>> start Source material
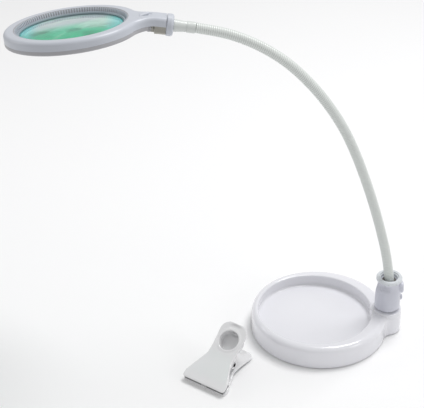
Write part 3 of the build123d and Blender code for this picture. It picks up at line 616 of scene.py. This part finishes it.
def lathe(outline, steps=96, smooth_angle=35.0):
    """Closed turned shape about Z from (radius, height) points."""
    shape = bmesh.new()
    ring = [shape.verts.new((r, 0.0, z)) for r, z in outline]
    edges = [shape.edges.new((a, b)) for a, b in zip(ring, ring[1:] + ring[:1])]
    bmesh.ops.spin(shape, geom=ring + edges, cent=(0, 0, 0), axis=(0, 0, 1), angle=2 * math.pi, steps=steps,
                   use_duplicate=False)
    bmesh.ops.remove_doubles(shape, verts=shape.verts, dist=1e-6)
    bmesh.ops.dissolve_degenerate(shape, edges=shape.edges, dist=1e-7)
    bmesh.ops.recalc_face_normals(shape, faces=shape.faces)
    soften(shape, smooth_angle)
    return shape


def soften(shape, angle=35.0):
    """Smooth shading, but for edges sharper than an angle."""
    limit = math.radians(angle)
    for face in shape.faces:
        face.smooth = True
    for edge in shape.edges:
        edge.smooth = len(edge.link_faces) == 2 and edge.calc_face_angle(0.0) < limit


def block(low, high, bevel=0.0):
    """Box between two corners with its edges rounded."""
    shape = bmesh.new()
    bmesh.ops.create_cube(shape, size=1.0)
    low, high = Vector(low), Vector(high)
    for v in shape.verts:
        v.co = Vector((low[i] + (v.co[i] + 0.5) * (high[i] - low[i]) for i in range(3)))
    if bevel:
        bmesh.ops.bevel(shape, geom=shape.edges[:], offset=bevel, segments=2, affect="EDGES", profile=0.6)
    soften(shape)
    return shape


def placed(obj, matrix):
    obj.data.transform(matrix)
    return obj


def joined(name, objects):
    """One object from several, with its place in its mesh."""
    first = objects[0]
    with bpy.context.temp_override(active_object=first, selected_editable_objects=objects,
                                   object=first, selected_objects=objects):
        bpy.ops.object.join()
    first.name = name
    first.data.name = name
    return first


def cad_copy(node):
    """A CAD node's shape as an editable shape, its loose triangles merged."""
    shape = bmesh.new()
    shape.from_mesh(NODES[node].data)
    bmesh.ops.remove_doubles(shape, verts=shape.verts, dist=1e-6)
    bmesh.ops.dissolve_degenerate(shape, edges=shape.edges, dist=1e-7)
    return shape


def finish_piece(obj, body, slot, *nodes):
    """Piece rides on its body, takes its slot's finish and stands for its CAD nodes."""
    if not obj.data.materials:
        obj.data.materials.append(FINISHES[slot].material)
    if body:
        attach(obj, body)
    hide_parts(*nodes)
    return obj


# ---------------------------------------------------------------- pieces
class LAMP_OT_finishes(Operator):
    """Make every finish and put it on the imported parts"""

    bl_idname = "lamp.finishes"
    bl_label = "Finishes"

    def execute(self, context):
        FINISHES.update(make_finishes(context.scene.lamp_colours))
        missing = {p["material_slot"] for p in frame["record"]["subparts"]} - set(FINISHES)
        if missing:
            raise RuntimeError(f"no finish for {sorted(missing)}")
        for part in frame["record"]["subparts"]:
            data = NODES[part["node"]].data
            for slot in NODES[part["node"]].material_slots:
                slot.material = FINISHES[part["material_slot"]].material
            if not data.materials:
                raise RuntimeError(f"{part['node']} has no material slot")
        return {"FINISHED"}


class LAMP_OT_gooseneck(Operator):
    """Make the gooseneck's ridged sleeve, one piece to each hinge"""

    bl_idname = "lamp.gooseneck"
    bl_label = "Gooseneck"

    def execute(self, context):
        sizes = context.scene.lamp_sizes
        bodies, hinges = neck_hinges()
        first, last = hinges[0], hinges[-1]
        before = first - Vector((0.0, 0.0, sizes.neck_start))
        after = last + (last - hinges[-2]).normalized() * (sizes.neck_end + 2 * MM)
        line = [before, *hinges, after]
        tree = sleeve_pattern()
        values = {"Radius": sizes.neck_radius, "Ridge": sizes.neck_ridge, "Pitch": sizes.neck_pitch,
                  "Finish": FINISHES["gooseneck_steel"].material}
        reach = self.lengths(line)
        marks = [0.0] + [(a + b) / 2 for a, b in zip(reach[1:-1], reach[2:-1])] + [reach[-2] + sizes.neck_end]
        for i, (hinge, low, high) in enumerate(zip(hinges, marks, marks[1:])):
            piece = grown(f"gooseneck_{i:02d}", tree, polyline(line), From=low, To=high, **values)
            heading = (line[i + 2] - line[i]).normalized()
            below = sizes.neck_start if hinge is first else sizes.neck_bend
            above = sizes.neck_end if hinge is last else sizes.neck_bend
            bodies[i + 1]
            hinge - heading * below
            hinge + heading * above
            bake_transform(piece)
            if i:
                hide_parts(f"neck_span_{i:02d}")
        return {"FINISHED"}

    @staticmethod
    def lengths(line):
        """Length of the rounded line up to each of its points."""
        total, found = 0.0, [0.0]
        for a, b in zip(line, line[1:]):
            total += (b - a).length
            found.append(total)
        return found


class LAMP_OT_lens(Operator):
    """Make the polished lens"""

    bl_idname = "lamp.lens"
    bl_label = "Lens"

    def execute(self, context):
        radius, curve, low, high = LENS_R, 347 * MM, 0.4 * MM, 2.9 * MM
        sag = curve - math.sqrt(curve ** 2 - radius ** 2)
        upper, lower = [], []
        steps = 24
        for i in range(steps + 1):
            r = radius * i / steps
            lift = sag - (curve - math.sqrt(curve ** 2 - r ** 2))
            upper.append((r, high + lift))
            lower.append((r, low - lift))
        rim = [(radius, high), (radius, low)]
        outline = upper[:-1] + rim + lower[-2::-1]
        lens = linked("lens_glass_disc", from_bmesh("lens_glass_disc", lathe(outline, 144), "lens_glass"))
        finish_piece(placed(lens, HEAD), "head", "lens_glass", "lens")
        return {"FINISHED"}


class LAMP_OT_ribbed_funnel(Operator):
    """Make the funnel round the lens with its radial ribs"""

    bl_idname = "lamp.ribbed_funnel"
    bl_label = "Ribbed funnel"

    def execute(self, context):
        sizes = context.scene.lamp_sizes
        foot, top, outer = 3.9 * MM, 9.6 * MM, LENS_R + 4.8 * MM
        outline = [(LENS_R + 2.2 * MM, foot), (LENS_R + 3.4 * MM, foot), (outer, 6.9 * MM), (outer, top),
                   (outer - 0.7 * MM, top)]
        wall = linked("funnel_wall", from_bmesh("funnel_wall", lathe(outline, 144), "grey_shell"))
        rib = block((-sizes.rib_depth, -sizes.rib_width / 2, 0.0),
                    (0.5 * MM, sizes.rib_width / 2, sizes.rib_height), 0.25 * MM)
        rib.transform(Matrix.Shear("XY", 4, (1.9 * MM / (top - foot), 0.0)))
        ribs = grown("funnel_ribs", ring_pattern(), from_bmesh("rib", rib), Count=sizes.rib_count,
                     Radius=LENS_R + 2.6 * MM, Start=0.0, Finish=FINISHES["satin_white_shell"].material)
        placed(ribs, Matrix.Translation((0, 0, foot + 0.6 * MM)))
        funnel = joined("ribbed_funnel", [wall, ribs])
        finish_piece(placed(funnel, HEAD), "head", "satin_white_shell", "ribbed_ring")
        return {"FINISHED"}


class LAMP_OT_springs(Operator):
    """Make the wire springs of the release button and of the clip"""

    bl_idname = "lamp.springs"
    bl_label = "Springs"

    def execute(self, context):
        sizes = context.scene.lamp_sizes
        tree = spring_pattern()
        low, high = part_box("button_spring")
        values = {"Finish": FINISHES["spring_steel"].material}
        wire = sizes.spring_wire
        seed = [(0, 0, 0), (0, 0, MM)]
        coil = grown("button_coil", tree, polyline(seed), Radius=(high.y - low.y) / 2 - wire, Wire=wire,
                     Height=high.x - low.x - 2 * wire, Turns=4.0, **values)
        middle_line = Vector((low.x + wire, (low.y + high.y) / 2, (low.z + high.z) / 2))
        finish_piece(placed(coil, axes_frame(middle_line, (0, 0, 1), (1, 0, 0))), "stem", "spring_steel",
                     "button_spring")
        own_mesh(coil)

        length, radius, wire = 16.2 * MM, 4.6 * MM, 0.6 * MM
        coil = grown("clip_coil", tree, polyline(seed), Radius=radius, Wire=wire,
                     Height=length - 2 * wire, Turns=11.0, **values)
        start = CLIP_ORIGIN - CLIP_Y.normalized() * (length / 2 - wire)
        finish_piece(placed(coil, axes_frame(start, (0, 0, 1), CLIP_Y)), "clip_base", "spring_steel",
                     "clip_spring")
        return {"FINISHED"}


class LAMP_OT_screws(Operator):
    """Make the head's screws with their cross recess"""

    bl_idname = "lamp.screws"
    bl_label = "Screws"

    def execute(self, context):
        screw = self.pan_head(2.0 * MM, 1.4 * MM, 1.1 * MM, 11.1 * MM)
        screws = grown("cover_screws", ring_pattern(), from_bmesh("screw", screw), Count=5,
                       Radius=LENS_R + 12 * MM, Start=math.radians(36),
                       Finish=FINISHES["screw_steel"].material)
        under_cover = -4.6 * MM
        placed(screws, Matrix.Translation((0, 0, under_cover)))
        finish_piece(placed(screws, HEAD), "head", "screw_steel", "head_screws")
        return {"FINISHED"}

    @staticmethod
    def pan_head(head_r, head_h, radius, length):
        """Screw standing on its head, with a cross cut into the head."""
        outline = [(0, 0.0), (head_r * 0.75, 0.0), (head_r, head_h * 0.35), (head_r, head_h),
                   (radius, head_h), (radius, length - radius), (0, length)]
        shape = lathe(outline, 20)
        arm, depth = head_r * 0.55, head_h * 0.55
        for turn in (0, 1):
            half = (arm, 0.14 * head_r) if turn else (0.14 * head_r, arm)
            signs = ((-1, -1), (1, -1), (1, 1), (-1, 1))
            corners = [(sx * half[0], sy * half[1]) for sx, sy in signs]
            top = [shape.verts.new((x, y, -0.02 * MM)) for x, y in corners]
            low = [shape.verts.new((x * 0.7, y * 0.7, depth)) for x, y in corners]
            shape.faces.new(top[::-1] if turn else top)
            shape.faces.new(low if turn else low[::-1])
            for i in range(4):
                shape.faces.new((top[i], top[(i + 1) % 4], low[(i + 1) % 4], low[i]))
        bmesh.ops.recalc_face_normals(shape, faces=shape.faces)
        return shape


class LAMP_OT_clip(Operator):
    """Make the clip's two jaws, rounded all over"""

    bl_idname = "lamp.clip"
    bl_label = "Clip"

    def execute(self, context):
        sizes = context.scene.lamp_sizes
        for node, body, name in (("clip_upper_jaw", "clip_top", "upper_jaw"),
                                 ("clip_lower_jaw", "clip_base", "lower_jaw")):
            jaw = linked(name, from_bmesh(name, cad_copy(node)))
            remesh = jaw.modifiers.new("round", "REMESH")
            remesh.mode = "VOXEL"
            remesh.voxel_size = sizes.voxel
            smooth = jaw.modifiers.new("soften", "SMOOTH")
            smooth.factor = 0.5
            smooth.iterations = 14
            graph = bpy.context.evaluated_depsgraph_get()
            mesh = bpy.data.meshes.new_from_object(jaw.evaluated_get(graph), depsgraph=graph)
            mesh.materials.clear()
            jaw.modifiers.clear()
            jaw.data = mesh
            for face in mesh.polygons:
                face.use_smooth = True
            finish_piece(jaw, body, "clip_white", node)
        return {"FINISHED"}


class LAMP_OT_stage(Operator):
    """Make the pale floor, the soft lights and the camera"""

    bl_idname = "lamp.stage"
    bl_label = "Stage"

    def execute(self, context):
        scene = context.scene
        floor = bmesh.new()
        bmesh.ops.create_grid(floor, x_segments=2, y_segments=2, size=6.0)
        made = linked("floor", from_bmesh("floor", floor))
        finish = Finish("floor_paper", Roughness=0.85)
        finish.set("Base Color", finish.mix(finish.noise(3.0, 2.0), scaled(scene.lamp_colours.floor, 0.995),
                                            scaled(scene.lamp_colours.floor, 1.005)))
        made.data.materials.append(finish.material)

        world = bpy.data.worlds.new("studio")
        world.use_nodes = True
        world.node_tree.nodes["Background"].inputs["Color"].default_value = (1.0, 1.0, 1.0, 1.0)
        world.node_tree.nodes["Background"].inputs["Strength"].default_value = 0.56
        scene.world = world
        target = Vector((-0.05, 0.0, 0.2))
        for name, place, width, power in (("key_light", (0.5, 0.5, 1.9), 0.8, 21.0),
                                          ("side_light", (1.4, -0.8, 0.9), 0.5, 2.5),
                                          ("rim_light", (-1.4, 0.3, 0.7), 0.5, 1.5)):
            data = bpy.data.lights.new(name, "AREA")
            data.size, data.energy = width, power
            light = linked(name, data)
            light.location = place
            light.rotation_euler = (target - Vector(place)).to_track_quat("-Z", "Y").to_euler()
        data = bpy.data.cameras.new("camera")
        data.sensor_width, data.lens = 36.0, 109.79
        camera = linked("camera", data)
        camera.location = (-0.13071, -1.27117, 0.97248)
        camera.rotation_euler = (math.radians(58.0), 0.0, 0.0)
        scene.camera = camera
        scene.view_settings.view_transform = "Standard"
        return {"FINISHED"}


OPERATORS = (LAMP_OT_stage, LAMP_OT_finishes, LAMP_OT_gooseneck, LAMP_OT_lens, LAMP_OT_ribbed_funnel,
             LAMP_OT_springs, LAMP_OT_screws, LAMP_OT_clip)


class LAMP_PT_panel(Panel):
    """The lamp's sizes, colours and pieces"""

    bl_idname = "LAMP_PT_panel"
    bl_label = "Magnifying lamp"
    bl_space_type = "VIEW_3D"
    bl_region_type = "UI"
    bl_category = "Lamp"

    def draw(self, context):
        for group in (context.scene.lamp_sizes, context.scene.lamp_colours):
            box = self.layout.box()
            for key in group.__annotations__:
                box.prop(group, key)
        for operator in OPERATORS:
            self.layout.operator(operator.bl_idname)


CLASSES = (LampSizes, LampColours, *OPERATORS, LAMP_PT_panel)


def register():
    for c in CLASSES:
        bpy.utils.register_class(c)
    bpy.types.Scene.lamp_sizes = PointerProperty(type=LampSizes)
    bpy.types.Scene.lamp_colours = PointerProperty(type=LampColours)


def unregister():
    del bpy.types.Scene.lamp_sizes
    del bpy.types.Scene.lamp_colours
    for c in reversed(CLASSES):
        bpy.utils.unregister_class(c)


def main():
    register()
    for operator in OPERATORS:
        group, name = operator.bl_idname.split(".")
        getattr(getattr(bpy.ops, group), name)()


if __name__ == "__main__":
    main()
>> end Source material
§ **Work to complete**: Copy every line above that includes the string "body".

§ **Output of the task**:
def finish_piece(obj, body, slot, *nodes):
    """Piece rides on its body, takes its slot's finish and stands for its CAD nodes."""
    if body:
        attach(obj, body)
        for node, body, name in (("clip_upper_jaw", "clip_top", "upper_jaw"),
            finish_piece(jaw, body, "clip_white", node)